Mohon tunggu...
Fifin Nurdiyana
Fifin Nurdiyana Mohon Tunggu... Administrasi - PNS

PNS, Social Worker, Blogger and also a Mom

Selanjutnya

Tutup

Worklife Artikel Utama

Siapa Bilang "Makan Gaji Buta" Itu Enak?

14 Maret 2022   23:49 Diperbarui: 28 Maret 2022   23:30 2999
+
Laporkan Konten
Laporkan Akun
Kompasiana adalah platform blog. Konten ini menjadi tanggung jawab bloger dan tidak mewakili pandangan redaksi Kompas.
Lihat foto
Ilustrasi merasa "gabut" selama bekerja. (sumber: Thinkstockphotos.com via kompas.com)

Beberapa waktu lalu teman saya mengeluh karena merasa diabaikan oleh atasan kami. Dia merasa atasan kami selalu berpihak pada saya dan teman-teman lainnya. 

Pekerjaan yang seharusnya menjadi bagiannya kerap dialihkan pada teman lainnya. Alhasil, teman saya itu sering kehilangan pekerjaan dan hanya bisa duduk sambil berselancar internet.

Namun, beberapa teman (termasuk saya) justru sering menilainya beruntung. Beruntung nggak banyak dibebani dengan kerjaan. Beruntung bisa punya cukup banyak waktu luang. Beruntung nggak sering kena marah atasan. Beruntung bisa bebas keluar kantor. Dan beruntung nggak menghadapi tuntutan target pekerjaan.

Gambaran keadaan seperti itu sebenarnya banyak terjadi di setiap perkantoran. Terkadang kita sering melihat ada karyawan yang kelihatan sangat sibuk. 

Tapi di pemandangan lain justru kita melihat ada karyawan yang terlihat sangat santai. Kondisi ini kerap menjadi sumber kecemburuan diantara para karyawan. 

Ada yang menganggap atasan kurang adil dalam pekerjaan. Si A kerap diberi beban pekerjaan banyak, tapi si B tidak. Hingga ada istilah yang " makan gaji buta" bagi mereka yang tidak banyak beban pekerjaan namun tetap menerima gaji secara utuh.

Lantas, apa benar makan gaji buta itu enak?

Kelihatannya enak. Bayangkan, kita tinggal datang ke kantor, duduk, diam, bermain internet. Jarang kena teguran atasan. 
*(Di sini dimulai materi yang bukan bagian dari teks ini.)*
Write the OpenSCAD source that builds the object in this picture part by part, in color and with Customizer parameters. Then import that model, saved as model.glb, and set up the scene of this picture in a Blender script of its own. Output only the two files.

Jarang kena marah. Jarang disuruh-suruh. Jarang diajak berdiskusi. Bisa bebas keluar kantor. Tapi tiap bulan tetap menerima besaran gaji yang sama dan utuh.

Jangan salah, tanpa disadari situasi seperti ini sebenarnya awal dari toksik di pekerjaan. Kita kerap terlena dengan kenyamanan yang dirasakan sehingga menciptakan egosentris dalam diri kita. 

Yang tadinya kita canggung karena nggak "sibuk" seperti yang lain menjadi cuek dan masa bodoh menikmati zona nyaman tersebut. Yang ada di pikiran kita, yang penting gaji terus berjalan dan utuh.

Di sisi lain, jika kita jeli, harusnya situasi ini justru menjadi hal yang patut dipertanyakan. Kenapa atasan tidak pernah menyuruhku? Kenapa atasan tidak pernah menegurku? Kenapa banyak beban kerja justru diberikan pada yang lain? Kenapa yang lain bisa sibuk sedangkan aku tidak?

Kemungkinannya ada dua, atasan memang mengistimewakan kita atau malah sebaliknya atasan tidak membutuhkan kita. Namun, apapun pilihannya, jika kita memang profesional dan berjiwa bekerja, tentu akan merasa sanagat tidak enak dan tidak nyaman jika berada di situasi seperti ini.

Apalagi jika kita sempat dilabeli "makan gaji buta", wah tentu semakin menambah ketidaknyamanan yang ada, kecuali bagi orang-orang yang memang memiliki sifat acuh tak acuh dan apatis terhadap pekerjaan. Mereka tidak peduli dengan keadaan sekitarnya, yang penting apa yang diinginkannya terpenuhi.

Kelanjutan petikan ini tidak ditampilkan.